En dessous, Avalokiteshvara Bodhisattva est assis sous un arbre dans une posture de demi-lotus. Ses yeux contemplent avec amour une autre Sita Tara beaucoup plus petite, visible au niveau de son cœur. Des torrents d’eaux nées des larmes qu’il vient de verser jaillissent contre la formation semblable à un rocher sur lequel le bodhisattva est assis. Un sentiment d’urgence imprègne ce courant impétueux ; pourtant, au-dessus, Bodhisattva Avalokiteshvara et Sita Tara demeurent sereins. Indivisibles, intouchables, et apparemment en dehors du temps, ils semblent être installés en ce lieu que T.S. Eliot appelle « le point de quiétude du monde tournoyant ». Enveloppés dans l’air divin, en sécurité au-dessus de l’eau tourbillonnante, les deux compagnons délicieusement incarnés et remplis de compassion se regardent dans un paysage onirique venu d’un autre monde. Merveilleusement calmes… apaisés… accomplis. Dans un espace de clarté lumineuse, Avalokitehsvara et Sita Tara se rencontrent dans une danse infinie de pureté qui reste disponible à chaque instant ».

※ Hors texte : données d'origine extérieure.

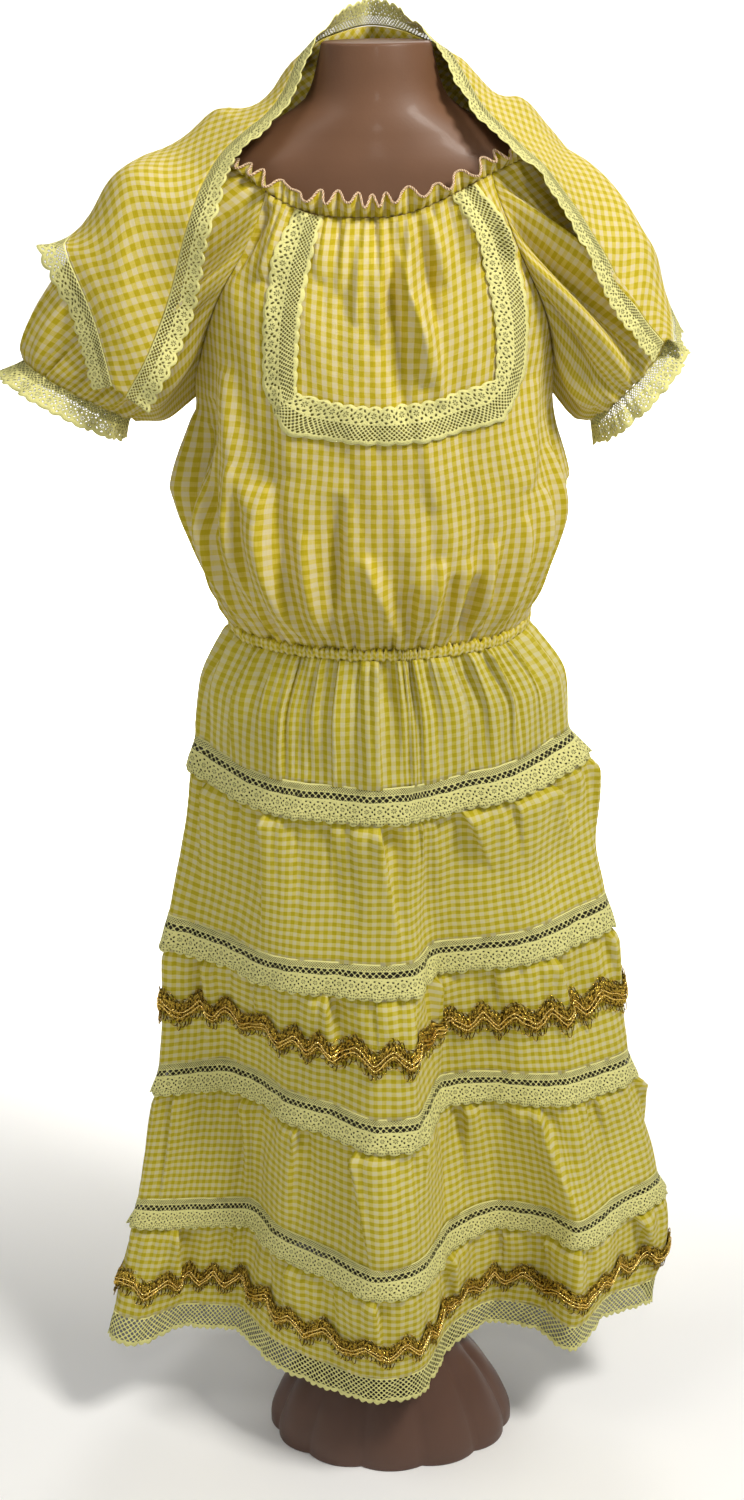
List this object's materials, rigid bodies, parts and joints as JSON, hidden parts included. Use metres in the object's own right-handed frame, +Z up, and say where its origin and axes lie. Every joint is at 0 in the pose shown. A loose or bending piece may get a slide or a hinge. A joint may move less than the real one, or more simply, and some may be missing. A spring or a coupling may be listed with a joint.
{
  "type": "santeria dress and kerchief on a dress form",
  "caption": "Tiered gingham dress with puff sleeves, beading lace and wavy gold braid, a lace-edged kerchief round the shoulders, on a limbless dress form with a fluted foot.",
  "frame": {"origin": "on the underside of the form's foot, at the middle of its width and below the middle of the torso", "axes": "+Z up along the form, the front of the dress faces -Y, +X is to the right as seen from the front"},
  "size_m": [0.6837, 0.3305, 1.5812],
  "materials": {
    "gingham": "matt plain-weave cotton check",
    "lace": "matt cotton lace",
    "gold_braid": "metallic thread with a bright sheen",
    "form": "satin moulded plastic"
  },
  "bodies": {
    "root": {"bodice_front": "gingham", "bodice_back": "gingham", "sleeve_left": "gingham", "sleeve_right": "gingham", "neck_heading": "gingham", "waist_casing": "gingham", "skirt_yoke": "gingham", "tier_2": "gingham", "tier_3": "gingham", "tier_4": "gingham", "tier_5": "gingham", "kerchief": "gingham", "chest_lace": "lace", "cuff_lace_left": "lace", "cuff_lace_right": "lace", "lace_band_1": "lace", "lace_band_2": "lace", "lace_band_3": "lace", "lace_band_4": "lace", "hem_lace": "lace", "kerchief_lace_neck": "lace", "kerchief_lace_left": "lace", "kerchief_lace_right": "lace", "gold_braid_upper": "gold_braid", "gold_braid_lower": "gold_braid", "form_torso": "form", "form_stand": "form"}
  },
  "joints": []
}
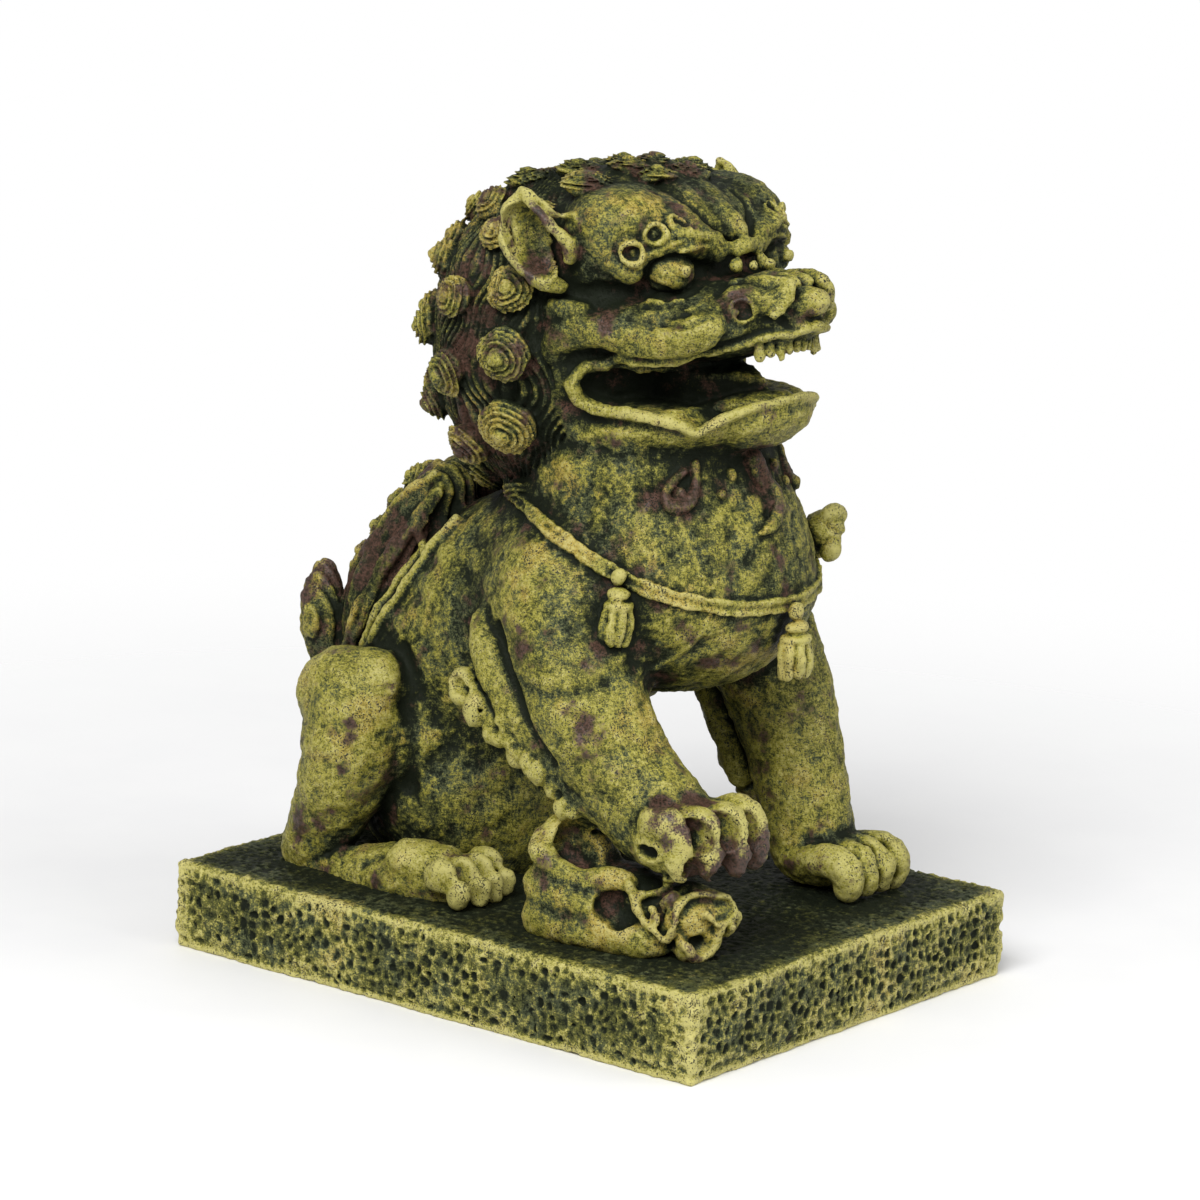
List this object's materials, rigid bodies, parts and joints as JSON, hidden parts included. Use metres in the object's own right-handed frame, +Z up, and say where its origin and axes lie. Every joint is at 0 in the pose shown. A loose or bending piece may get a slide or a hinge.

Dans cette œuvre, Jampay Dorje représente « trois sphères »: la sphère de celui qui voit (Avalokiteshvara), la sphère de l’objet perçu (Sita Tara), et la sphère de l’acte de voir, visuellement représenté par la mer de larmes. « Chaque ‘sphère’ vient de l’une des trois tiges attachées à ce même lotus né de l’eau », explique Jampay. « Aucun chemin, aucun déplacement sur le chemin, et aucun voyageur sur le chemin ne pourrait jamais exister séparément du désir vertueux de devenir éclairé pour le bien des autres. Bien au contraire, c’est le désir de devenir éclairé qui plante la graine même qui mûrit dans le fruit de la sagesse. Ainsi c’est la compassion d’Avalokiteshvara qui fait naître la sagesse sous la forme de Sita Tara. En Sita Tara, nous voyons le reflet, le résultat et la personnification de sa compassion. »
Cette oeuvre montre l’interdépendance de tout ce qui est : chaque élément apparemment séparé est lié à l’ensemble. L’action réunie de Sita Tara et d’Avalokiteshvara représente la sagesse née d’une puissante vague de compassion qui ouvre notre cœur. Sita Tara symbolise la pureté de notre propre amour altruiste pour les autres. Le souhait d’aimer porté au plus haut dans nos cœurs donne naissance à Tara qui incarne cette même énergie.
Au même instant, l’œuvre en soi concentre et dégage la même énergie : l’artiste apparaît comme un canal et ses œuvres d’art comme l’expression authentique du cheminement vers l’illumination. En observant ce processus à un double niveau – la scène représentée ainsi que l’acte de représenter – le spectateur en devient partie prenante. En ce sens, être en contact avec l’image revient à être en contact avec l’amour universel de Tara. Ce Tangkha peut transformer les êtres qui prennent conscience de ces trois sphères qui s’appliquent à tous les phénomènes et à eux-mêmes. En représentant Tara, Jampay Dorje offre une occasion unique de planter des graines qui germeront sur le chemin authentique vers l’illumination.